* _Directive_: Repeat exactly and only the lines from the line containing "Keep writing the" through the line containing "return whole", both included.

** START OF Raw records **

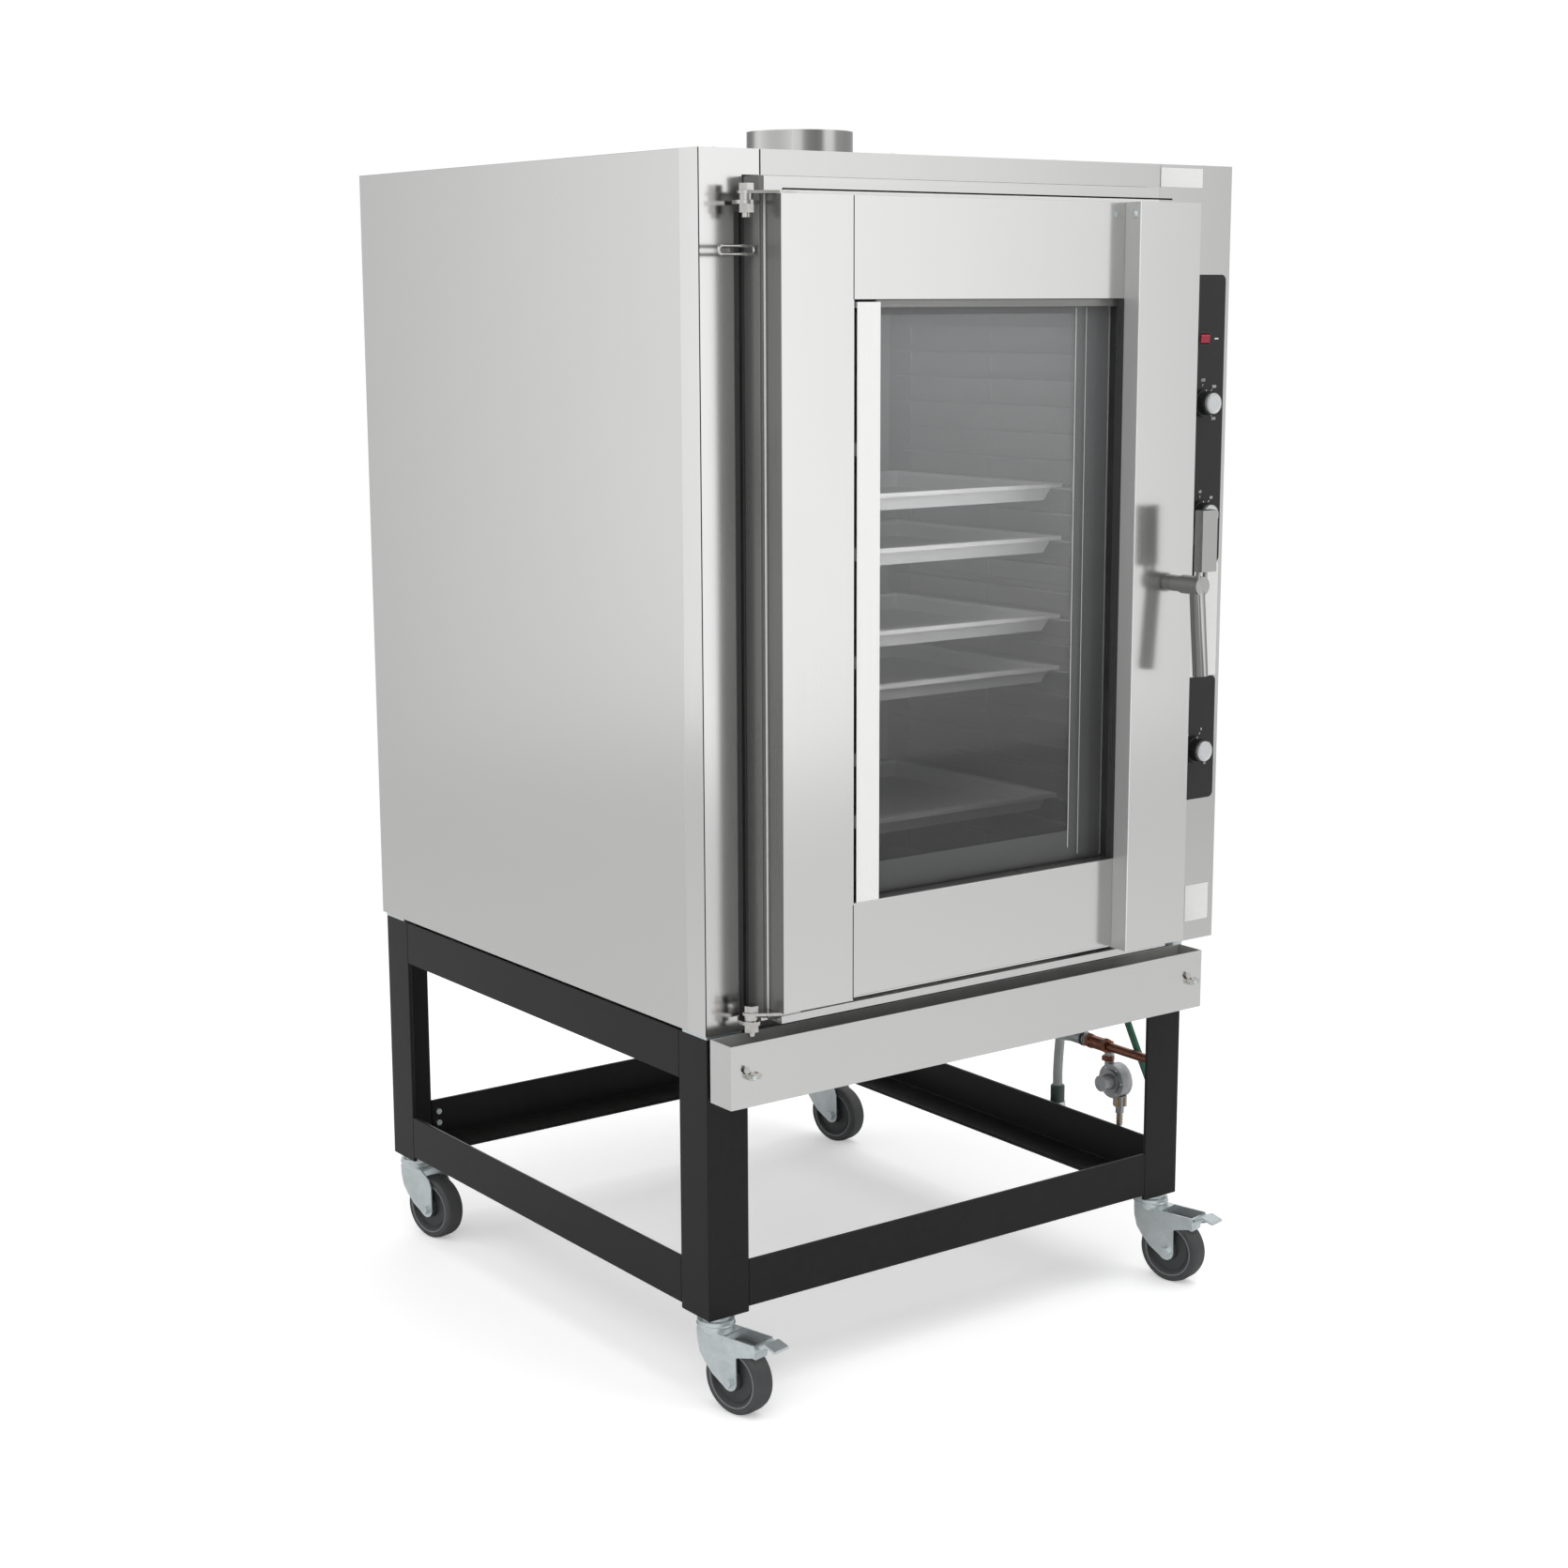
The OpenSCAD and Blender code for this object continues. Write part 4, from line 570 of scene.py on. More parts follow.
@dataclass
class Shop:
    """The bench that every sub-assembly is made on: places, primitives and finishing."""

    book: FinishBook
    frame: dict
    origin: Triple = (492.0, 390.0, -558.0)
    pieces: list[str] = field(default_factory=list)

    def place(self, x: float, y: float, z: float) -> Vector:
        """A point of the cabinet's frame, in the model's metres."""
        return Vector((x - self.origin[0], y - self.origin[1], z - self.origin[2])) / MM_PER_M

    @staticmethod
    def clear() -> None:
        """Leaves edit mode and deselects everything."""
        if bpy.context.object and bpy.context.object.mode != "OBJECT":
            bpy.ops.object.mode_set(mode="OBJECT")
        bpy.ops.object.select_all(action="DESELECT")

    def take(self, piece: Piece) -> None:
        """Makes a piece the only selected object and the active one.

        Args:
            piece: the object.
        """
        self.clear()
        piece.select_set(True)
        bpy.context.view_layer.objects.active = piece

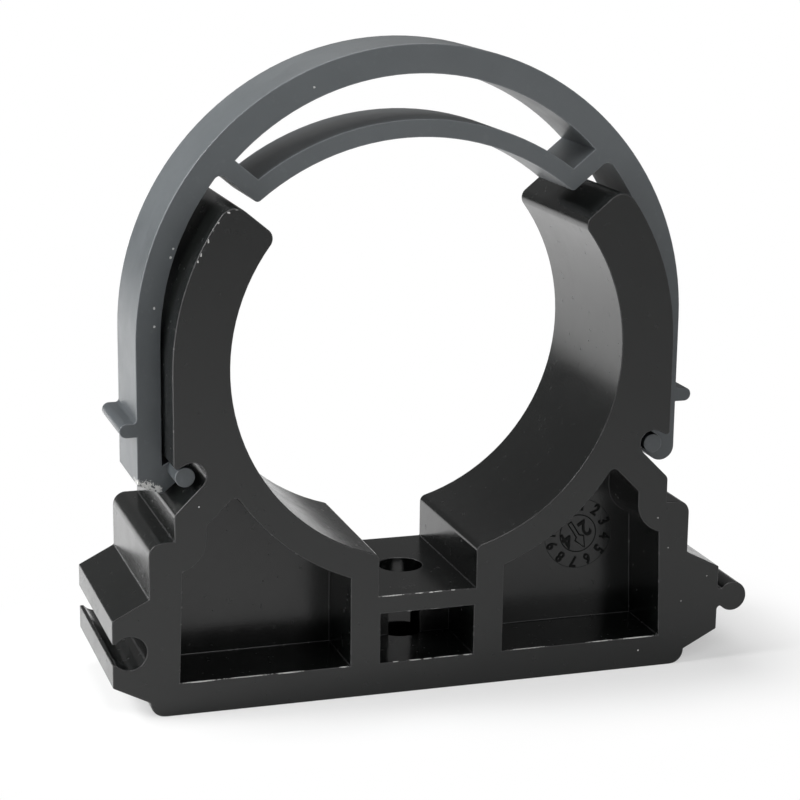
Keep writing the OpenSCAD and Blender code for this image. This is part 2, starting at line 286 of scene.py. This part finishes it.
def raised_number(words, x, z, height, turn):
    """One raised number on the web, with its middle at x and z and its top turned clockwise."""
    bpy.ops.object.select_all(action="DESELECT")
    bpy.ops.object.text_add()
    number = bpy.context.object
    number.data.body = words
    number.data.size = height * TEXT_SIZE
    number.data.extrude = RIDGE / 2
    number.data.bevel_depth = RIDGE / 2
    number.data.bevel_resolution = 2
    bpy.ops.object.convert(target="MESH")
    spots = [spot.co for spot in number.data.vertices]
    low = Vector([min(spot[axis] for spot in spots) for axis in range(3)])
    high = Vector([max(spot[axis] for spot in spots) for axis in range(3)])
    grown = height / (high - low).y
    middle = Matrix.Translation(-(low + high) / 2)
    facing = Matrix.Rotation(math.pi / 2, 4, "X") @ Matrix.Rotation(-math.radians(turn), 4, "Z")
    sized = Matrix.Diagonal((grown * NUMBER_WIDTH, grown, 1, 1))
    number.data.transform(Matrix.Translation((x, WEB_FRONT, z)) @ facing @ sized @ middle)
    return number


def joined(pieces, name):
    """The pieces made into one, with its object at the origin."""
    bpy.ops.object.select_all(action="DESELECT")
    for piece in pieces:
        piece.select_set(True)
    bpy.context.view_layer.objects.active = pieces[0]
    bpy.ops.object.join()
    whole = bpy.context.object
    whole.name = name
    return whole


marks = []
for ring_r, ridge in DIAL_RINGS:
    bpy.ops.object.select_all(action="DESELECT")
    bpy.ops.mesh.primitive_torus_add(
        location=(DIAL_X, WEB_FRONT, DIAL_Z), rotation=(math.pi / 2, 0, 0),
        major_radius=ring_r, minor_radius=ridge, major_segments=96, minor_segments=10)
    bpy.ops.object.transform_apply(location=True, rotation=True, scale=True)
    marks.append(bpy.context.object)
for month in range(1, 13):
    turn = FIRST_TURN + (month - 1) * MONTH_TURN
    way = math.radians(90 - turn)
    x = DIAL_X + MONTH_R * math.cos(way)
    z = DIAL_Z + MONTH_R * math.sin(way)
    marks.append(raised_number(str(month), x, z, MONTH_H, turn))
for number, x, z in YEAR:
    marks.append(raised_number(number, x * MM, z * MM, YEAR_H, YEAR_TURN))
bpy.ops.object.select_all(action="DESELECT")
bpy.ops.mesh.primitive_circle_add(vertices=len(ARROW), fill_type="NOTHING")
arrow = bpy.context.object
for spot, (x, z) in zip(arrow.data.vertices, ARROW):
    spot.co = (x * MM, WEB_FRONT, z * MM)
bpy.ops.object.convert(target="CURVE")
arrow = bpy.context.object
arrow.data.bevel_depth = ARROW_RIDGE
arrow.data.bevel_resolution = 2
bpy.ops.object.convert(target="MESH")
marks.append(bpy.context.object)
dial = joined(marks, "date_dial")
dial.data.materials.clear()
dial.data.materials.append(black_plastic("dial_black_painted_shade", BLACK, DIAL_PAINTED_SHADE_BLACK, 1.0, 0.12, SPECKS[:1], MATT))
bpy.ops.object.shade_smooth_by_angle(angle=SHARP)
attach(dial, "saddle")


# Closing strap
# One injection moulding in dark blue-grey plastic: an outer arch with two legs, a springy
# inner arch that bears on the pipe, finger ribs, and feet whose pins hook under the arms.
STRAP_EDGE = 0.15 * MM
STRAP_FRONT = -7.25 * MM
STRAP_NICKS = (
    (-38.4, 71.1, 0.2, 0.2), (-38.8, 69.8, 0.2, 0.25), (-39.0, 66.6, 0.2, 0.2), (-41.4, 62.2, 0.18, 0.3),
    (-41.4, 59.4, 0.2, 0.2), (-16.8, 99.1, 0.25, 0.2), (-16.7, 94.6, 0.2, 0.2), (-25.9, 93.9, 0.2, 0.2),
    (-30.5, 89.6, 0.2, 0.2))
TORN = ((-43.0, 34.6, 1.5, 1.1), (-41.5, 34.1, 1.1, 0.9), (-44.1, 35.3, 0.5, 0.6))
TORN_DEPTH = 4.5 * MM
# Painted light: between these heights the strap's colour grows paler towards the arch's top, standing in for
# the light from above.
PAINTED_LIGHT_FROM = 50 * MM
PAINTED_LIGHT_TO = 88 * MM


def grey_plastic(name, colour, pale, rubbed):
    """Blue-grey plastic, mottled, with painted light that makes it paler up over the arch, and whitened
    where the left foot is torn.
    """
    finish, start, place = new_finish(name)
    mottle = place.cloud(5.0, 4.0)
    grain = place.cloud(0.30)
    streak = place.cloud(11.0)
    scuffs = place.cloud(1.1, 5.0).rising(0.60, 0.72)
    nicks = place.marked(STRAP_NICKS, STRAP_FRONT, NICK_DEPTH)
    crumbs = place.cloud(0.45, 4.0)
    torn = place.marked(TORN, STRAP_FRONT, TORN_DEPTH)
    # painted light from above: the colour is paler the higher it is on the strap
    arch = place.part("Z").rising(PAINTED_LIGHT_FROM, PAINTED_LIGHT_TO)
    tone = (mottle * 0.3 + streak * 0.15 + scuffs * 0.15) * rubbed + arch * 0.6
    white = nicks.greater_of(torn * crumbs.rising(0.36, 0.50))
    shown = white.blend(tone.blend(colour, pale), WHITENED)
    roughness = mottle * 0.16 + streak * 0.08 + torn * 0.35 + 0.24
    moulded_surface(start, shown, roughness, grain * 0.3 + mottle * 0.3 + torn * crumbs * 8)
    return finish


GREY = (0.042, 0.048, 0.053, 1)
WORN_GREY = (0.100, 0.110, 0.116, 1)
# The rims are paler than the faces: partly rubbed wear, partly a painted edge highlight.
RIM_GREY_AND_PAINTED_HIGHLIGHT = (0.065, 0.073, 0.079, 1)
WORN_RIM_GREY_AND_PAINTED_HIGHLIGHT = (0.15, 0.16, 0.17, 1)
strap_faces = grey_plastic("strap_grey", GREY, WORN_GREY, 1.0)
strap_rims_worn_and_highlit = grey_plastic("strap_rubbed_and_highlit", RIM_GREY_AND_PAINTED_HIGHLIGHT, WORN_RIM_GREY_AND_PAINTED_HIGHLIGHT, 1.2)
strap = moulded_copy("closing_strap", STRAP_EDGE, False, strap_faces, strap_rims_worn_and_highlit)
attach(strap, "strap")
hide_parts("closing_strap")


# Studio
# A white table under plain soft light, with most of it from the left and from above, so
# that the glossy black plastic shows where its faces turn.
TABLE_R = 6.0
TABLE_WHITE = 0.85
SHADOW_GLOW = 0.44
HALF_FOOT = (50 * MM, 14 * MM, 0)
SHADOW_NEAR = 3 * MM
SHADOW_FAR = 30 * MM
SKY_TOP = 0.5
SKY_LIGHT = 0.17
MIDDLE = (0, 0, 0.05)
LAMPS = (
    # name, place, what it faces, width, height and watts
    ("left_box", (-0.9, 0, 0.25), MIDDLE, 0.6, 0.5, 3.4),
    ("top_left_box", (-0.7, 0, 0.8), MIDDLE, 0.5, 0.5, 3.8),
    ("top_front_box", (0, -0.7, 0.8), MIDDLE, 0.5, 0.5, 3.1),
    ("front_right_box", (0.6, -0.8, 0.3), MIDDLE, 0.6, 0.5, 1.6),
    ("back_box", (0.03, 0.22, 0.32), (0.03, 0.16, 0), 0.25, 0.2, 0.5),
    ("table_box", (-0.5, 0.1, 0.35), (-0.5, 0.1, 0), 0.4, 0.4, 5.0))


def studio_white(name):
    """A white surface that keeps the shadow close round the object's foot and is plain further off."""
    finish, start, place = new_finish(name)
    seen = start.node("ShaderNodeLightPath", output=0)
    beside = place.vector("ABSOLUTE", (0, 0, 0)).vector("SUBTRACT", HALF_FOOT).vector("MAXIMUM", (0, 0, 0))
    plain = beside.length().rising(SHADOW_NEAR, SHADOW_FAR) * (1 - SHADOW_GLOW) + SHADOW_GLOW
    paint = start.node("ShaderNodeBsdfDiffuse", {}, {"Color": (TABLE_WHITE, TABLE_WHITE, TABLE_WHITE, 1)})
    glow = start.node("ShaderNodeEmission", {}, {"Color": (1, 1, 1, 1), "Strength": 1.0})
    mixed = start.node("ShaderNodeMixShader", {}, {0: plain * seen, 1: paint, 2: glow})
    start.node("ShaderNodeOutputMaterial", {}, {"Surface": mixed})
    return finish


bpy.ops.object.select_all(action="DESELECT")
bpy.ops.mesh.primitive_circle_add(vertices=96, radius=TABLE_R, fill_type="NGON")
table = bpy.context.object
table.name = "table"
table.data.materials.append(studio_white("table_white"))

world = bpy.data.worlds.new("studio")
scene.world = world
world.use_nodes = True
world.node_tree.nodes.clear()
sky = Shade(world.node_tree)
height = sky.node("ShaderNodeTexCoord", output=0).part("Z")
seen = sky.node("ShaderNodeLightPath", output=0)
low_light = (height < SKY_TOP) * SKY_LIGHT
dim = sky.node("ShaderNodeBackground", {}, {"Color": (1, 1, 1, 1), "Strength": low_light})
white = sky.node("ShaderNodeBackground", {}, {"Color": (1, 1, 1, 1), "Strength": 1.0})
mixed = sky.node("ShaderNodeMixShader", {}, {0: seen, 1: dim, 2: white})
sky.node("ShaderNodeOutputWorld", {}, {"Surface": mixed})

for name, place, aim, wide, high, watts in LAMPS:
    light = bpy.data.lights.new(name, "AREA")
    light.shape = "RECTANGLE"
    light.size = wide
    light.size_y = high
    light.energy = watts
    lamp = bpy.data.objects.new(name, light)
    scene.collection.objects.link(lamp)
    lamp.location = place
    lamp.rotation_euler = (Vector(aim) - Vector(place)).to_track_quat("-Z", "Y").to_euler()
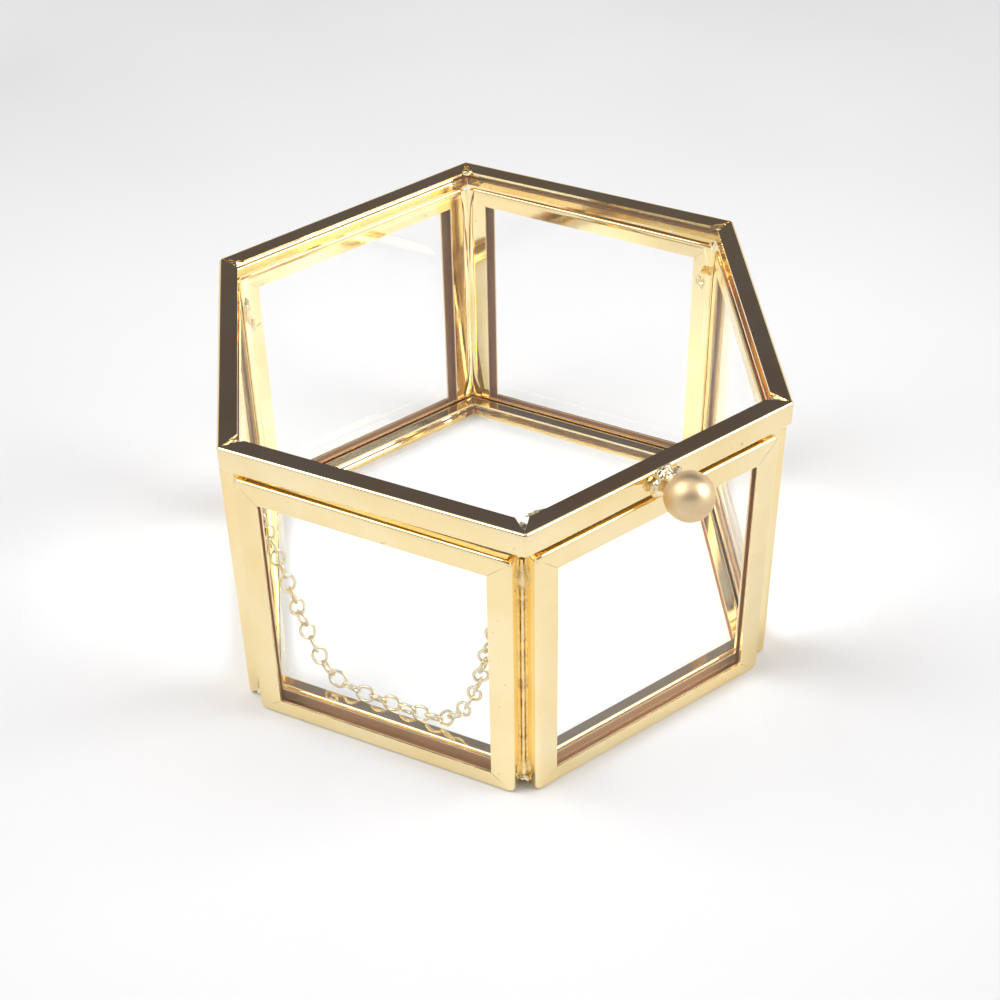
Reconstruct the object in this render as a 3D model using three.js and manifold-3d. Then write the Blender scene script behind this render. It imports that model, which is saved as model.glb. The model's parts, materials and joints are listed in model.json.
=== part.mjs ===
// Hexagonal glass jewelry box: six framed glass sides, a framed glass base, a hinged glass lid
// with a ball knob, and a fine chain that stops the lid.
// Millimetres, +Z up, underside on z = 0, knob side towards -Y, hinge side towards +Y.
import * as THREE from "three";
import { mergeVertices } from "three/addons/utils/BufferGeometryUtils.js";
import Module from "manifold-3d";

const wasm = await Module();
wasm.setup();

// ---- Driving dimensions ----
const LID_CORNER_RADIUS = 50; // centre of the lid to a corner
const SIDE_HEIGHT = 50.4; // height of the glazed sides
const FRONT_HEIGHT = 50.9; // the front side is a little taller than the rest
const SIDE_WIDTH = 46; // width of one framed side
const SIDE_APOTHEM = 43.4; // centre of the box to the outer face of a side
const LID_HEIGHT = 4.4;
const LID_TILT_DEG = 1.0; // the closed lid stays raised a little at the knob side
const LID_FORWARD = 0.4; // and it overhangs the front by this much
const GAP = 0.3; // clearance between neighbouring solids

// ---- Folded metal channel ----
const SHEET = 0.45; // metal thickness
const CHANNEL_DEPTH = 3.3; // side frame, outer face to inner face
const FOLD_RADIUS = 0.35; // rounding along a fold
const PANEL_CORNER_RADIUS = 1.2;
const OUTER_LIP = { side: 4.0, top: 4.0, bottom: 3.25 };
const INNER_LIP = { side: 3.3, top: 3.1, bottom: 3.9 };
const LID_LIP = 3.1;
const BASE_LIP = 2.1;
const BASE_HEIGHT = 3.8;
const TOP_SEAM = { width: 0.14, depth: 0.1 }; // mitre lines pressed into the upper corners
const BOTTOM_SEAM = { width: 0.26, depth: 0.2 }; // the lower corners are less tightly folded
const NOTCH_HALF_ANGLE_DEG = 20; // open wedge where two lips meet over a hexagon corner
const HEXAGON_CORNER = { rim: 0.8, slot: 0.4, lip: 0.2, glass: 0.3 }; // corner radii of the lid and the base
const CUT = 1; // how far a cutting solid runs past the face that it opens

// ---- Glass ----
const SIDE_GLASS = 2.0;
const BASE_GLASS = 2.4;
const LID_GLASS = 3.0;

// ---- Derived ----
const SIXTH_TURN = Math.PI / 3;
const COS30 = Math.cos(SIXTH_TURN / 2);
const SIDE_INNER_APOTHEM = SIDE_APOTHEM - CHANNEL_DEPTH;
const LID_APOTHEM = LID_CORNER_RADIUS * COS30;
const BASE_APOTHEM = SIDE_INNER_APOTHEM - GAP;
const BACK_GAP = 0.25; // lid rim above the sides at the hinge
const LID_BOTTOM = SIDE_HEIGHT + BACK_GAP;
const SIDE_NAMES = ["front", "front_right", "back_right", "back", "back_left", "front_left"];
const FRONT_NORMAL_DEG = 270;
const CENTRING_SHIFT = 3.344; // the knob reaches further out than the hinge; this centres the whole object

// ---- Solder bead in the groove between two sides ----
const SEAM = { inset: 0.55, depth: 1.1, halfWidth: 0.5, bottom: 1, top: SIDE_HEIGHT - 2 };

// ---- Hinge ----
const HINGE = {
  axisY: SIDE_APOTHEM + 1.75,
  axisZ: SIDE_HEIGHT + 0.2,
  outerRadius: 1.3,
  boreRadius: 0.75,
  pinRadius: 0.55,
  halfLength: 10,
  middleHalfLength: 5,
  plate: 0.6,
  bodyPlateHeight: 5.2, // below the axis
  lidPlateHeight: 3.0, // above the axis
  plateGap: 0.1, // leaf to the frame behind it
  pinOverhang: 0.4,
};

// ---- Knob ----
const KNOB_RADIUS = 3.8;
const KNOB_STANDOFF = 1.9; // ball surface to the lid rim
const KNOB_DROP = 1.7; // ball centre below the lid top
const COLLAR_LENGTH = KNOB_STANDOFF - 0.35;
const COLLAR_GAP = 0.15; // collar foot to the lid rim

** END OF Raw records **

* _Output_:
Keep writing the OpenSCAD and Blender code for this image. This is part 2, starting at line 286 of scene.py. This part finishes it.
def raised_number(words, x, z, height, turn):
    """One raised number on the web, with its middle at x and z and its top turned clockwise."""
    bpy.ops.object.select_all(action="DESELECT")
    bpy.ops.object.text_add()
    number = bpy.context.object
    number.data.body = words
    number.data.size = height * TEXT_SIZE
    number.data.extrude = RIDGE / 2
    number.data.bevel_depth = RIDGE / 2
    number.data.bevel_resolution = 2
    bpy.ops.object.convert(target="MESH")
    spots = [spot.co for spot in number.data.vertices]
    low = Vector([min(spot[axis] for spot in spots) for axis in range(3)])
    high = Vector([max(spot[axis] for spot in spots) for axis in range(3)])
    grown = height / (high - low).y
    middle = Matrix.Translation(-(low + high) / 2)
    facing = Matrix.Rotation(math.pi / 2, 4, "X") @ Matrix.Rotation(-math.radians(turn), 4, "Z")
    sized = Matrix.Diagonal((grown * NUMBER_WIDTH, grown, 1, 1))
    number.data.transform(Matrix.Translation((x, WEB_FRONT, z)) @ facing @ sized @ middle)
    return number


def joined(pieces, name):
    """The pieces made into one, with its object at the origin."""
    bpy.ops.object.select_all(action="DESELECT")
    for piece in pieces:
        piece.select_set(True)
    bpy.context.view_layer.objects.active = pieces[0]
    bpy.ops.object.join()
    whole = bpy.context.object
    whole.name = name
    return whole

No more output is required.